素朴な疑問が浮かぶ。
さらに奥地はどうなっているのだろう、と。

 アジアの最貧国の一つ、ラオス。2009年の夏、僕はその最北部にあるムアンシンという町を訪れた。学生時代に訪れた中で、最も印象に残った場所だったからだ。ムアンシンは、旅人たちには阿片の栽培で知られた小さな町で、麻薬栽培で悪名高い「黄金の三角地帯」の一角を成す。

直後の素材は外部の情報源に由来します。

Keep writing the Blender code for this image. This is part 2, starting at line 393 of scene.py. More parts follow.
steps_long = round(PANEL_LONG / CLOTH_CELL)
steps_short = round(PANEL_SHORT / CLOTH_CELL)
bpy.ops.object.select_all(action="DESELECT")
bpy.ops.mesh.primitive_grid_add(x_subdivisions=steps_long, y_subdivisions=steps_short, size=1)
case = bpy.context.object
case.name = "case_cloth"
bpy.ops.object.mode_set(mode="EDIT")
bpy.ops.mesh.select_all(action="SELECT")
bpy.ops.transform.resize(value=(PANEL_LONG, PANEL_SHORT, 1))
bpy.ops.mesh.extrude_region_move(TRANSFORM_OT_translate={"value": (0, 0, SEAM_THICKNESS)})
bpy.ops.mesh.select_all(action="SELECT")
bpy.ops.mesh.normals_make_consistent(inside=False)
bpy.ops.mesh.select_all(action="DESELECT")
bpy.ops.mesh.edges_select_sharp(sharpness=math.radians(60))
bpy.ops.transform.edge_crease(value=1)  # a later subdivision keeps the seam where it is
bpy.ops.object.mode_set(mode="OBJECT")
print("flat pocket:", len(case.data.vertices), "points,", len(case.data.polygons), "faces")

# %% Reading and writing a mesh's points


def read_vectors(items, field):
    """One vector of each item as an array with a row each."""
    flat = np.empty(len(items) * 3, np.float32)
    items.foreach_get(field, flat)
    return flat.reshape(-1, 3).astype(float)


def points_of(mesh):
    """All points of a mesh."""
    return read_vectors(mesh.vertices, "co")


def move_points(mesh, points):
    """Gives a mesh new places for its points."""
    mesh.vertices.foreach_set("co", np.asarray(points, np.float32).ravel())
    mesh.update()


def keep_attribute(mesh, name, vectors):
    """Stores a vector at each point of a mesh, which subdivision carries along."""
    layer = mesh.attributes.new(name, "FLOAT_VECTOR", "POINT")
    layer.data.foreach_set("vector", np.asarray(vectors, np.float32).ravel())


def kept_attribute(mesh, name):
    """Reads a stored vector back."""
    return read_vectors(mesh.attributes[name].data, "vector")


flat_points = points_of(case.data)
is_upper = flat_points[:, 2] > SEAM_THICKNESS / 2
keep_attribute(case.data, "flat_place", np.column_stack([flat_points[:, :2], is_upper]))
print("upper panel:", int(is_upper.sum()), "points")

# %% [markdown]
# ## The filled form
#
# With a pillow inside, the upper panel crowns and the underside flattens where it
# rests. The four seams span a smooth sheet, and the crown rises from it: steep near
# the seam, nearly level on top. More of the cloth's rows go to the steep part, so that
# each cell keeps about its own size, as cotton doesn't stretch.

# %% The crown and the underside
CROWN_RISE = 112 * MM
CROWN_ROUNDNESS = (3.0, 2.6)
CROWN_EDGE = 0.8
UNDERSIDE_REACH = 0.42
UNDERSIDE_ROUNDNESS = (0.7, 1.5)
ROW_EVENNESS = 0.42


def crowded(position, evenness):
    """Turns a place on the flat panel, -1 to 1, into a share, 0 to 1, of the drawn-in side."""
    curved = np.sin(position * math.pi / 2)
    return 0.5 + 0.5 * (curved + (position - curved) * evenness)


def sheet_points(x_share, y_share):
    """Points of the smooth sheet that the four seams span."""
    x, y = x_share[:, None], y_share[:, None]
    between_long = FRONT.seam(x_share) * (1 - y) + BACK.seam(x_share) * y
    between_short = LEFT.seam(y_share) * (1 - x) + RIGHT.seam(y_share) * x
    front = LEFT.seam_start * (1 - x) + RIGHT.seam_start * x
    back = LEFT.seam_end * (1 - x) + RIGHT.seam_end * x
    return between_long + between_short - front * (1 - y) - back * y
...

麻薬の栽培に現金収入を頼る極貧地域だか、人々は優しかった。

 当時は電気も電話もない「世界の果て」だったけれど、8年振りに訪れたこの町は、大きく変わっていた。中心部だけ見れば、見違えるほどの賑わいを見せている。以前訪れたときにはなかった新しい市場には中国製品が立ち並ぶ。しかし、貧しい人たちは貧しいまま変わっておらず、物を乞い歩く人々は変わらぬ姿で物乞いを繰り返していた。

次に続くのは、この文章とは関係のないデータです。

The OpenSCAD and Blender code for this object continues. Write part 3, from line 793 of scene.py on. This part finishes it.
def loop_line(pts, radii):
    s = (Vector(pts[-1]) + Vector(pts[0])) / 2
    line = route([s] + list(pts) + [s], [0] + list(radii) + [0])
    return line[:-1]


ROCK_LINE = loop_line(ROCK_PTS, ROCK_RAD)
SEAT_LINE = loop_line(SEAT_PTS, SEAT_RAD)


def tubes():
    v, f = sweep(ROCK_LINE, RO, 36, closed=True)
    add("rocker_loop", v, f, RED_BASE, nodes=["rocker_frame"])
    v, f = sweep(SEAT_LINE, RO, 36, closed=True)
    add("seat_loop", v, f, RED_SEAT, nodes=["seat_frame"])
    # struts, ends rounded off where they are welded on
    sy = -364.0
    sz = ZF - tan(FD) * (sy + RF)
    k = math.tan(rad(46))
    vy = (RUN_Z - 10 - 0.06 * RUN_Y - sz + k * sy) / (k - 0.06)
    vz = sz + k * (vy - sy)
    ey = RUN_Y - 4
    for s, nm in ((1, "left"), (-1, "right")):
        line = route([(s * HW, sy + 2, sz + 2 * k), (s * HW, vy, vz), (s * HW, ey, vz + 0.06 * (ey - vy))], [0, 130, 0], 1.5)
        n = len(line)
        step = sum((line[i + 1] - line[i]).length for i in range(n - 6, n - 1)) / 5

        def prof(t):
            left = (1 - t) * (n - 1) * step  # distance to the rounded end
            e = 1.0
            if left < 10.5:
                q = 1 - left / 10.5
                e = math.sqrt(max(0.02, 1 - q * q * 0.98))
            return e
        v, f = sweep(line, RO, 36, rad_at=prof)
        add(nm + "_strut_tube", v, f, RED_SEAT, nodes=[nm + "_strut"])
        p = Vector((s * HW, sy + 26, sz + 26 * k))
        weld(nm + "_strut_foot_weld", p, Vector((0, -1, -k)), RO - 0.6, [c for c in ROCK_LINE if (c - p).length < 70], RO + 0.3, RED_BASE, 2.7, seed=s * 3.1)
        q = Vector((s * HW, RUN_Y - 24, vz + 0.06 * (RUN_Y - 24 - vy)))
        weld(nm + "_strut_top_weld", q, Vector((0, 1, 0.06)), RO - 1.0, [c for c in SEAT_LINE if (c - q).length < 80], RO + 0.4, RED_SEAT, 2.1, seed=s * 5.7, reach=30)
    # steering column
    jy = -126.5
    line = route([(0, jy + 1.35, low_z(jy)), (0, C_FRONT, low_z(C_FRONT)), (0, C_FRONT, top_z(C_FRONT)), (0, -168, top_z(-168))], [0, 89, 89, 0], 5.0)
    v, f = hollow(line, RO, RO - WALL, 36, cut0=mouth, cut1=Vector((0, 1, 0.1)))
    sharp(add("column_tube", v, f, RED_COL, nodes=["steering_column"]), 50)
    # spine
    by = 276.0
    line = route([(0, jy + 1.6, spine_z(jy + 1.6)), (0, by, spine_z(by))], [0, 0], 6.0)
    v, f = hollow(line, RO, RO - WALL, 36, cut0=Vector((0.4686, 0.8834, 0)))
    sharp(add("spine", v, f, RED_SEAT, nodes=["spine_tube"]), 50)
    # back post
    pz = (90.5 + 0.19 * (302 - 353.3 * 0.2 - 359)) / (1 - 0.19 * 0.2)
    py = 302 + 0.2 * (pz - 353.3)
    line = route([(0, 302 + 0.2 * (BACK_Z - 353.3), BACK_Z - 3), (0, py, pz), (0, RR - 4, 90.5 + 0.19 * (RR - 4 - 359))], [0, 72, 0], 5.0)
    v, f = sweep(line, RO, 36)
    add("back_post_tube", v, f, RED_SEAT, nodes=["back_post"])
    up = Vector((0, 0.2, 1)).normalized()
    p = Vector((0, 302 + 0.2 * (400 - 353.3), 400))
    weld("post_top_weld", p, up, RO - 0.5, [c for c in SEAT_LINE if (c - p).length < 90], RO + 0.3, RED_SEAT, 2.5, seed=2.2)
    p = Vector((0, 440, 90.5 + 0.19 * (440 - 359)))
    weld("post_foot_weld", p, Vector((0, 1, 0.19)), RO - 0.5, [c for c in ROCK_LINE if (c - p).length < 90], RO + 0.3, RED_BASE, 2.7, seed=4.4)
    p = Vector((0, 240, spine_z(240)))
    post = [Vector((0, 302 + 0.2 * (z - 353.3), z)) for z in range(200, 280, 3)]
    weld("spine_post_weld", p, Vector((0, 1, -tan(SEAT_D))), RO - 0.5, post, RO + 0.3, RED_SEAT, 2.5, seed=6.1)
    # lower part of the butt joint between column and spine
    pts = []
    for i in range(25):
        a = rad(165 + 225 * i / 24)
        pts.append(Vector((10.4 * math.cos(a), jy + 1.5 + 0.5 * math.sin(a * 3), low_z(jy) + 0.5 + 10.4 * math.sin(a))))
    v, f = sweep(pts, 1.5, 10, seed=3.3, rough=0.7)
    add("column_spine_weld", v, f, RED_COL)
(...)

 そのことに疑問を感じながら、ムアンシンからさらに奥地に進む。ただの旅行者では訪れることもできないような奥地、雨が降るだけで進むことも戻ることもできなくなる山の中にその村はある。そこは、僕がそれまで訪れたどこよりも貧しい人々の村だった。そして僕は、この場所で「貧困とは何か」ということがわからなくなってしまう。

 山岳地帯に住むアカ族は世界で最も貧しい民族の一つだ。阿片の栽培で生計を立てていたが、近年の法制度の強化によって現金収入の術を立たれ、多くのアカ族が物乞いに転じた。

 そのアカ族の村で、冒頭の美しい茶色の髪の少女に出会ったのだ。